CASSAZIONE CIVILE SEZIONE LAVORO SENTENZA N. 15437/2014 DEL 7/7/2014
La sentenza in commento risolve il tema del diritto di convocare assemblee sindacali individuandone i reali destinatari, anche alla luce della recente sentenza della Corte Costituzionale n. 231/2013, che ha dato un nuovo significato al concetto di rappresentatività contenuto nell’art. 19 dello L. 300/1970.
Tuttavia, per comprendere appieno la portata innovativa del precedente, risulta opportuno ripercorrere l’iter loco giuridico seguito dal Supremo Collegio.
Il presupposto di partenza dell’analisi è il diritto di assemblea riconosciuto ai lavoratori, in forza del quale, ai sensi dell’art. 20 della L. n. 300/1970, essi possono “…riunirsi, nella unità produttiva in cui prestano la loro opera, fuori dell’orario di lavoro, nonché durante l’orario di lavoro, nei limiti di dieci ore annue, per le quali verrà corrisposta la normale retribuzione” e tali assemblee “…sono indette, singolarmente o congiuntamente, dalle rappresentanze sindacali aziendali nell’unità produttiva, con ordine del giorno su materie di interesse sindacale e del lavoro e secondo l’ordine di precedenza delle convocazioni, comunicate al datore di lavoro.”
Con l’art. 4 dell’accordo interconfederale del 20/12/1993 “…i componenti delle R.S.U. subentrano ai dirigenti delle R.S.A. nella titolarità dei diritti, permessi, libertà sindacali e tutele loro spettanti…”.
Ci si interroga, dunque, sulla legittimazione dei singoli dirigenti delle Rappresentanze Sindacali Unitarie di promuovere assemblee e sulle sigle che possano esercitare tale diritto.
In tale quadro si innesta il concetto di rappresentatività, elaborato alla luce della nuova interpretazione dell’art. 19 della L. n. 300/1970, resa dalla Corte Costituzionale con la sent. 231 /2013, in forza della quale si stabilisce il diritto di costituzione della Rappresentanza Sindacale Aziendale anche nell’ambito delle organizzazioni che hanno partecipato alla negoziazione dei contratti applicati in azienda, pur non avendoli poi sottoscritti.

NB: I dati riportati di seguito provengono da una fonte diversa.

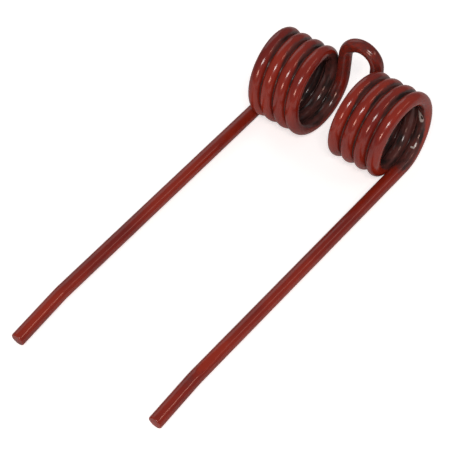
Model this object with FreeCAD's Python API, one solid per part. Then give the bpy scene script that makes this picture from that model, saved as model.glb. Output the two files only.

Rappresentatività, dunque, significa partecipazione attiva al processo di formazione del contratto normativo, che regoli in modo organico i rapporti di lavoro, anche in via integrativa.
Definito il concetto di rappresentatività, devono ripercorrersi brevemente le ragioni che hanno portato all’accordo interconfederale circa le Rappresentanze Sindacali Unitarie sopra richiamato; con esso, infatti, per rendere il sindacato sempre più vicino alla base ed effettivamente rappresentativo delle istanze dei lavoratori, si volle dare riconoscimento ad organizzazioni minoritarie presenti in azienda, attraverso un sistema elettivo a suffragio universale.

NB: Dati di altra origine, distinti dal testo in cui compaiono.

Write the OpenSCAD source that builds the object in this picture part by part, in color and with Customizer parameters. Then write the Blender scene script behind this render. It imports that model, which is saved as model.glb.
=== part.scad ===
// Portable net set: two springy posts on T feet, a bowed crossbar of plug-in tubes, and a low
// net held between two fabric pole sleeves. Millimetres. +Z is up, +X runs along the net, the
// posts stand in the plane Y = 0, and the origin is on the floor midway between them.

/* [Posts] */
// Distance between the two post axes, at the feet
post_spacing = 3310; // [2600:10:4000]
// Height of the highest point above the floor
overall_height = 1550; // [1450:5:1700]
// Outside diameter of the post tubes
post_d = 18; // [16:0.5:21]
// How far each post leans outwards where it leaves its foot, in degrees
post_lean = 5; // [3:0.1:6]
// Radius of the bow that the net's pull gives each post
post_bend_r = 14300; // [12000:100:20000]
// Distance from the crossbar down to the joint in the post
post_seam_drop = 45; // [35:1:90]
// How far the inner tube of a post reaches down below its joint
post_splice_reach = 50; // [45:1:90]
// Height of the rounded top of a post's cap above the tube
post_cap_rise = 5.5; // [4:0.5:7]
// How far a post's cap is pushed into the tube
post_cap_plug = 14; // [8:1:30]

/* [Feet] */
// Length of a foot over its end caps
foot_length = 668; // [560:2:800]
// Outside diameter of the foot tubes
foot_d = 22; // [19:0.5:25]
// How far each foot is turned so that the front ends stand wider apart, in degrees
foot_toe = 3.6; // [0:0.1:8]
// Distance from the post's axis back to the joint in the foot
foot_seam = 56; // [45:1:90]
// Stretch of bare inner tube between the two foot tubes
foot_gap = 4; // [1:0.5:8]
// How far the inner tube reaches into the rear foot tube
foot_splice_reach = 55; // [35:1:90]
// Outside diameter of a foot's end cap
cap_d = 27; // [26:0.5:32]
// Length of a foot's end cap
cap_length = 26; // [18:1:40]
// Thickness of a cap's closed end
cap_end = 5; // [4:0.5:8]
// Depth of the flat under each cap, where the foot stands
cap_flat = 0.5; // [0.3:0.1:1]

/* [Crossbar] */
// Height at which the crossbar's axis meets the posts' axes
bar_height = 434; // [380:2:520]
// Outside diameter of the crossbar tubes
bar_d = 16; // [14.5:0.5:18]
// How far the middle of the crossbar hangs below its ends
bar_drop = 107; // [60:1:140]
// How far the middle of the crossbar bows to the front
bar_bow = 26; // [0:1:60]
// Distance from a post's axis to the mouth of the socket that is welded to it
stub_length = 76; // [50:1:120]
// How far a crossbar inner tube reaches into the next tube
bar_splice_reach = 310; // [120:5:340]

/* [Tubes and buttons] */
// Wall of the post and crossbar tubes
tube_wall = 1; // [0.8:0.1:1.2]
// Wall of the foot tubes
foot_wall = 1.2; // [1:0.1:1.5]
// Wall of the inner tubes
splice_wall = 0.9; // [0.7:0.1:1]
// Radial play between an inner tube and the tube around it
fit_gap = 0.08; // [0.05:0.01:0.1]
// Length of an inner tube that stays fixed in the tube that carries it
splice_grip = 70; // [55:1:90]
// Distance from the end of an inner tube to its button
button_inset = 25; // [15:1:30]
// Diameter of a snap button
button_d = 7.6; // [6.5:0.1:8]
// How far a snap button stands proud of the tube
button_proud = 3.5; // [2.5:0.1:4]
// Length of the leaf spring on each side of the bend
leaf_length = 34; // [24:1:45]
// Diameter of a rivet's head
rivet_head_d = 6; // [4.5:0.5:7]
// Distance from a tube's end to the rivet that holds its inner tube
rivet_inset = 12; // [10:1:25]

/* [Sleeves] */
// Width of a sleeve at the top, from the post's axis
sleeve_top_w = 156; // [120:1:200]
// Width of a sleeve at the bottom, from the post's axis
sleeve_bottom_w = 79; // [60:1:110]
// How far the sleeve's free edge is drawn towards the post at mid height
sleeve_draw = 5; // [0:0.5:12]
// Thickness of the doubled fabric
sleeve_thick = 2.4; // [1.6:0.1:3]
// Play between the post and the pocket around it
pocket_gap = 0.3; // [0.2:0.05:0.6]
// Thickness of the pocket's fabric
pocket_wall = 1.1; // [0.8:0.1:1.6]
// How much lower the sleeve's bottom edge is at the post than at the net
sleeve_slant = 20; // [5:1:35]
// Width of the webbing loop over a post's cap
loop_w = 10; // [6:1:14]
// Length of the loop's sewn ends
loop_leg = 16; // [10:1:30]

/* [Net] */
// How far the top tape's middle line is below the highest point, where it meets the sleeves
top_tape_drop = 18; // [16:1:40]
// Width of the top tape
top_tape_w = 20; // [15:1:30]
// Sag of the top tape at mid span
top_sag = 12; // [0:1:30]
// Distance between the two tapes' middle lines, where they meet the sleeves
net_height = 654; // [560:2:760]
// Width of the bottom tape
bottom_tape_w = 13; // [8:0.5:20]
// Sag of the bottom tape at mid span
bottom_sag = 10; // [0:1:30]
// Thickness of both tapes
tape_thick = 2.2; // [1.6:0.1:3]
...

Il richiamato accordo interconfederale, poi, non ha previsto per le R.S.U. un funzionamento di natura collegiale ed ha riconosciuto a tele organismo tutte le prerogative sindacali delle R.S.A., cioè sia quelle riferibili alla R.S.A. nella sua unità, che quelle attribuite ai suoi dirigenti e, fra queste prerogative, vi è il facoltà di indire l’assemblea sindacale.
Tuttavia, l’art. 4 dell’accordo interconfederale testualmente attribuisce il diritto “…ad indire, singolarmente o congiuntamente l’assemblea dei lavoratori durante l’orario di lavoro…” solo in favore “…delle organizzazioni aderenti alle associazioni sindacali stipulanti il c.c.n.l. applicato nell’unità produttiva..”

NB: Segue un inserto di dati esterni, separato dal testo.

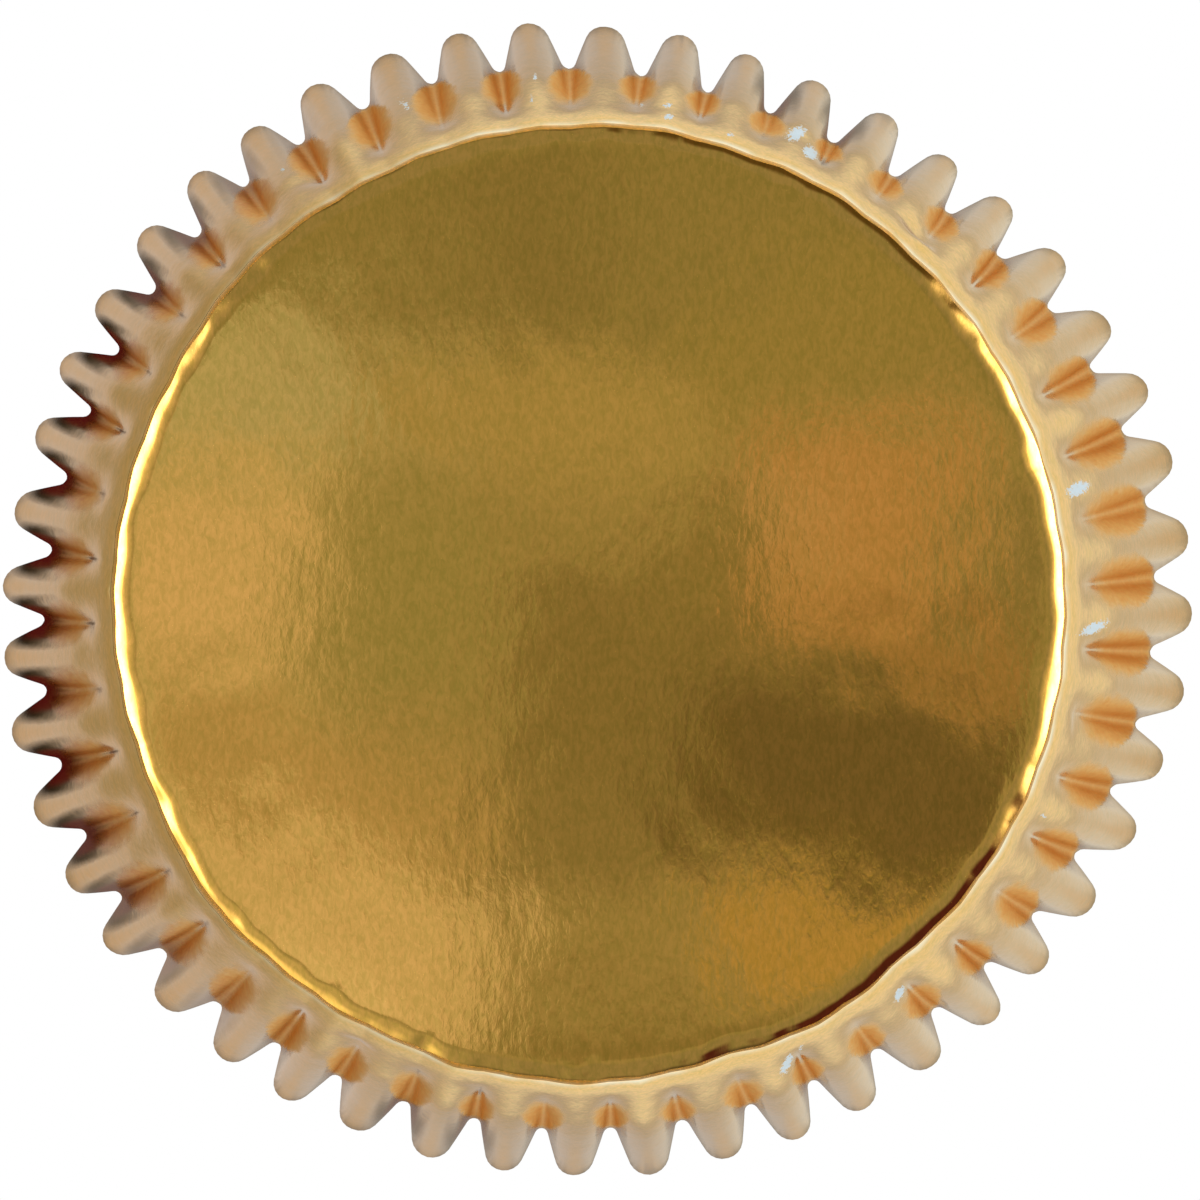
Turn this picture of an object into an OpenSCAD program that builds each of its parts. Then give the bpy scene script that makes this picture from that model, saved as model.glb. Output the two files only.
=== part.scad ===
// Pleated cupcake liner, pressed from one disc of foil-faced baking paper.
// It stands on its flat round base with its mouth up. The origin is the middle of
// the base's underside, and the foil is on the outside.

/* [Size] */
// Diameter of the flat base, over its pressed edge
base_d = 50; // [40:0.5:60]
// Height of the cup
cup_h = 32; // [22:0.5:44]
// Mean diameter of the rim over the crests of the pleats
rim_d = 71.4; // [66:0.2:80]
// Thickness of the foil-faced paper
sheet_t = 0.1; // [0.06:0.01:0.2]

/* [Pleats] */
// Number of pleats round the wall
pleats = 48; // [40:1:54]
// Depth of a pleat at the rim, from crest to valley
pleat_depth = 2.7; // [1.8:0.1:3.2]
// Radius of a pleat's outer crest at the rim
crest_r = 1.22; // [0.9:0.02:1.4]
// Radius of a pleat's inner valley at the rim
valley_r = 0.46; // [0.3:0.02:0.6]
// Depth of the faint scallop that each pleat leaves in the base's edge
scallop = 0.16; // [0:0.02:0.4]
// How the depth grows up the wall: 1 is even, less makes it deepen sooner
growth = 0.7; // [0.5:0.05:1]
// How much broader the crests are near the base, as a share of the pitch
fullness = 0.21; // [0:0.01:0.25]
// Radius of the valleys at the base, as a share of their radius at the rim
sharpness = 0.25; // [0.2:0.05:1]
// How far the wall bellies out low down, before it runs straight to the rim
bowl = 3.0; // [0:0.1:4]

/* [Base edge] */
// Radius of the pressed edge between the base and the wall
edge_r = 0.5; // [0.3:0.05:0.9]

/* [Handling] */
// How far the rim has spread into an oval
oval = 0.67; // [0:0.01:1]
// How far the rim has spread into three soft corners
three_corners = 0.49; // [0:0.01:0.8]
// How far the rim has spread into four soft corners
four_corners = 0.29; // [0:0.01:0.6]
// How much of that spread the pleats lose in depth
slackening = 0.3; // [0:0.05:0.6]
// Angle by which the pleats crowd towards one side at the rim
crowding = 0.5; // [0:0.1:1]
// Share by which single pleats differ in depth
unevenness = 0.07; // [0:0.01:0.15]
// How much single pleats differ in how soon they deepen
uneven_start = 0.2; // [0:0.02:0.3]
// Angle by which single pleats lean at the rim
leaning = 0.3; // [0:0.05:0.6]

/* [Hidden] */
foil = "#c9a24a";

// Directions of the oval, of the soft corners and of the crowding
oval_at = 5;
three_at = -26;
four_at = 66;
crowd_at = 172;
// Direction of the first pleat's crest
first_pleat = 1.5;
// From one pleat to the next, the differences in depth, in its start and in lean turn by
// these angles
depth_turn = 137.5;
start_turn = 222;
lean_turn = 100;

base_r = base_d / 2;
mid_rim_r = rim_d / 2 - pleat_depth / 2;

// The wall leaves the edge at this angle to the floor
wall_angle = atan2(cup_h, mid_rim_r - base_r);
flat_r = base_r - edge_r * sin(wall_angle);

// Rings up the outer face: three over the pressed edge, then these shares of the wall
edge_turns = [0, wall_angle / 2, wall_angle];
wall_shares = [0.1, 0.32, 0.62, 1];
rings = concat([for (turn = edge_turns) edge_ring(turn)],
               [for (share = wall_shares) wall_ring(share)]);
ring_count = len(rings);

// Across a pleat, the points lie where the rim's own section turns, as shares of half
// its pitch: the valley, then where the flanks end and halfway round the crest's arc
rim_pitch = 2 * PI * mid_rim_r / pleats;
rim_slope = flank_slope(pleat_depth, rim_pitch, crest_r, valley_r);
arc_share = crest_r * sin(rim_slope / 2) / (rim_pitch / 2);
flank_share = crest_r * sin(rim_slope) / (rim_pitch / 2);
foot_share = 1 - valley_r * sin(rim_slope) / (rim_pitch / 2);
section_shares = [-1, -foot_share, -flank_share, -arc_share,
                  0, arc_share, flank_share, foot_share];
columns = pleats * len(section_shares);

// A ring is its mean radius, its height, its pleats' depth and its share of the way up
function edge_ring(turn) =
    let (rise = edge_r * (1 - cos(turn)))
    [flat_r + edge_r * sin(turn), rise, scallop * turn / wall_angle, 0];

function wall_ring(share) =
    let (foot = edge_ring(wall_angle))
    [foot[0] + share * (mid_rim_r - foot[0]) + bowl * share * pow(1 - share, 2),
     foot[1] + share * (cup_h - foot[1]),
     scallop + (pleat_depth - scallop) * pow(share, growth),
     share];

// Out-of-round terms at a direction a: how far the rim stands out there
function spread(a) =
    oval * cos(2 * a + oval_at)
    + three_corners * cos(3 * a + three_at)
    + four_corners * cos(4 * a + four_at);

// A pleat's section is a crest arc, a straight flank and a valley arc. This is the
// slope at which the flank meets both arcs, for a pleat of this depth and pitch.
function flank_slope(depth, pitch, crest, valley) =
    let (rise = depth - crest - valley, run = pitch / 2)
    atan2(rise, run) + asin((crest + valley) / norm([run, rise]));

// How far the section stands out at a distance across from the middle of its pleat. Low on
// the wall the crests are broad and the valleys are sharp creases.
function section_out(across, depth, pitch, share) =
    let (valley = valley_r * (sharpness + (1 - sharpness) * share),
         crest = min(pitch * (crest_r / rim_pitch + fullness * (1 - share)),
                     0.48 * pitch - valley),
         slope = flank_slope(depth, pitch, crest, valley),
         to_valley = pitch / 2 - across,
         flank_x = crest * sin(slope),
         flank_y = depth / 2 - crest * (1 - cos(slope)))
    across < flank_x ? depth / 2 - crest + sqrt(crest * crest - across * across)
    : to_valley < valley * sin(slope)
      ? valley - depth / 2 - sqrt(valley * valley - to_valley * to_valley)
    : flank_y - (across - flank_x) * tan(slope);

// A difference between single pleats at a section point of pleat i. It runs over into the
// next pleat's, so that both have the same valley.
function differing(i, section_share, turn) =
    let (beside = (i + sign(section_share) + pleats) % pleats)
    sin(i * turn) + (sin(beside * turn) - sin(i * turn)) * abs(section_share) / 2;

// Depth of pleat i at a section point of one ring
function own_depth(i, section_share, ring) =
    let (middle = first_pleat + i * 360 / pleats,
         even_depth = ring[2] - slackening * spread(middle) * pow(ring[3], 2),
         start = uneven_start * differing(i, section_share, start_turn))
    even_depth * (1 + unevenness * differing(i, section_share, depth_turn))
    * (ring[3] > 0 ? pow(ring[3], start) : 1);

// One ring of the outer face
function ring_points(ring) =
    let (pitch_angle = 360 / pleats, pitch = 2 * PI * ring[0] / pleats)
    [for (i = [0 : pleats - 1], s = section_shares)
        let (a = first_pleat + (i + s / 2) * pitch_angle,
             out = section_out(abs(s) * pitch / 2, own_depth(i, s, ring), pitch, ring[3]),
             r = ring[0] + out + spread(a) * pow(ring[3], 2),
             lean = (crowding * cos(a - crowd_at) + leaning * differing(i, s, lean_turn))
                    * pow(ring[3], 2))
        [r * cos(a + lean), r * sin(a + lean), ring[1]]];

outer = [for (ring = rings) ring_points(ring)];

// Outward direction at a point of the outer face, from its four neighbours
function outward(j, i) =
    let (east = outer[j][(i + 1) % columns],
         west = outer[j][(i + columns - 1) % columns],
         above = outer[min(j + 1, ring_count - 1)][i],
         below = outer[max(j - 1, 0)][i],
         n = cross(east - west, above - below))
    j == 0 ? [0, 0, -1] : n / norm(n);

// The paper's face lies one sheet inside the foil's. The rim is cut level.
function inner_point(j, i) =
    let (p = outer[j][i] - sheet_t * outward(j, i))
    j < ring_count - 1 ? p : [p[0], p[1], cup_h];

inner = [for (j = [0 : ring_count - 1]) [for (i = [0 : columns - 1]) inner_point(j, i)]];

module liner() {
    face_size = ring_count * columns;
    middle = 2 * face_size;
    points = concat([for (ring = outer) each ring],
                    [for (ring = inner) each ring],
                    [[0, 0, 0], [0, 0, sheet_t]]);
    outside = [for (j = [0 : ring_count - 2]) for (i = [0 : columns - 1])
        let (a = j * columns + i, b = j * columns + (i + 1) % columns)
        each [[a, a + columns, b + columns], [a, b + columns, b]]];
    inside = [for (f = outside) [f[2] + face_size, f[1] + face_size, f[0] + face_size]];
    top = (ring_count - 1) * columns;
    rim = [for (i = [0 : columns - 1])
        let (a = top + i, b = top + (i + 1) % columns)
        each [[a, a + face_size, b + face_size], [a, b + face_size, b]]];
    base = [for (i = [0 : columns - 1])
        let (next = (i + 1) % columns)
        each [[middle, i, next], [middle + 1, face_size + next, face_size + i]]];
    color(foil) polyhedron(points = points, faces = concat(outside, inside, rim, base));
}

liner();
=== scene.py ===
import math

import bpy
import numpy as np
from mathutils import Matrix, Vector


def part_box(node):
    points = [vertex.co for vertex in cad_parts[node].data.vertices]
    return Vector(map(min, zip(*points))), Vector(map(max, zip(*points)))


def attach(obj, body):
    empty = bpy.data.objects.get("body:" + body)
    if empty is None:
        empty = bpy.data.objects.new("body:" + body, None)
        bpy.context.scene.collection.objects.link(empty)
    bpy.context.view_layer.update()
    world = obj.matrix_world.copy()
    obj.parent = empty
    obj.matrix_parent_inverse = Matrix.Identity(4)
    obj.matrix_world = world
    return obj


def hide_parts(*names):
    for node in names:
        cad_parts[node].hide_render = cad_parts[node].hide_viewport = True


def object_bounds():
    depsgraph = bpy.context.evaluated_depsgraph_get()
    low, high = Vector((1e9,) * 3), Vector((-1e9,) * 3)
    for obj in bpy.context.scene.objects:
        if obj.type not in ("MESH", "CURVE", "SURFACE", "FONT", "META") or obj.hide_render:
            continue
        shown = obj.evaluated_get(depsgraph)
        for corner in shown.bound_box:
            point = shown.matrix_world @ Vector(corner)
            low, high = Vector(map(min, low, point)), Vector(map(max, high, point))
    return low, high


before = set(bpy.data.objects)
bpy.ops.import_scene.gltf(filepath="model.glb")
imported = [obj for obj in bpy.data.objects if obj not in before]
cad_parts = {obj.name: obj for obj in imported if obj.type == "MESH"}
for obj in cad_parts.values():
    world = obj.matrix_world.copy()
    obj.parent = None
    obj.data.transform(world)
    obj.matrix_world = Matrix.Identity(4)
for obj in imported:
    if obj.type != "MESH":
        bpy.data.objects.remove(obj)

cad_low, cad_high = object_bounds()

# The liner is one disc of greaseproof paper with gold-lacquered foil on its outside. Fluted
# dies press it into a cup: a flat base, a rolled edge, and a wall gathered into 48 pleats
# that deepen towards the rim, because the disc's outer parts have paper to spare.
# Its lengths are in millimetres, which MM turns into metres, and its angles in degrees.
MM = 0.001
liner_low, liner_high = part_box("liner")
cup_h = (liner_high.z - liner_low.z) / MM
base_r = 25.0
rim_crest_r = 35.7
sheet_t = 0.1
pleats = 48
pleat_depth = 2.7
crest_r = 1.22
valley_r = 0.46
growth = 0.7
fullness = 0.21
widest_crest = 0.48
sharpness = 0.25
uneven_start, start_turn = 0.2, 222
bowl = 3.0
scallop = 0.16
oval, oval_at = 0.67, 5
three_corners, three_at = 0.49, -26
four_corners, four_at = 0.29, 66
slackening = 0.3
crowding, crowd_at = 0.5, 172
unevenness, depth_turn = 0.07, 137.5
leaning, lean_turn = 0.3, 100
first_pleat = 1.5

# Round the base the paper curls up gently and then folds sharply into the wall. Just above
# the fold each valley tucks in.
curl_w = 1.10
curl_wander = 0.08
curl_turn = 33
curl_power = 2.6
foot_turn = 60
foot_flare = 0.28
fold_r, valley_fold_r = 0.34, 0.36
flare_share = 0.045
tuck = 0.05
tuck_share, tuck_wide = 0.03, 0.02
edge_scallop = 0.09
# Up to this share of the wall the pleats still begin
begin_share = 0.29

mid_rim_r = rim_crest_r - pleat_depth / 2
pitch_angle = 360 / pleats
rim_pitch = 2 * math.pi * mid_rim_r / pleats
curl_h = curl_w * math.tan(math.radians(curl_turn)) / curl_power
fold_turn = math.radians(curl_turn)
foot_angle = math.radians(foot_turn)
fold_w = fold_r * (math.sin(foot_angle) - math.sin(fold_turn))
fold_h = fold_r * (math.cos(fold_turn) - math.cos(foot_angle))
flat_r = base_r - curl_w - fold_w
foot_r, foot_h = base_r, curl_h + fold_h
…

Pertanto, la Cassazione, richiamando l’art. 20 della L. n. 300/1970, che, come visto, afferma che le assemblee possono essere convocate “singolarmente o congiuntamente” da parte di tutte le R.S.A. nella singola unità produttiva, dichiara il diritto di indire assemblee in favore dei soli dirigenti delle R.S.U. dotate di adeguata rappresentatività, ovvero appartenenti a sindacati sottoscrittori o partecipanti alla negoziazione dei contratti collettivi applicati in azienda.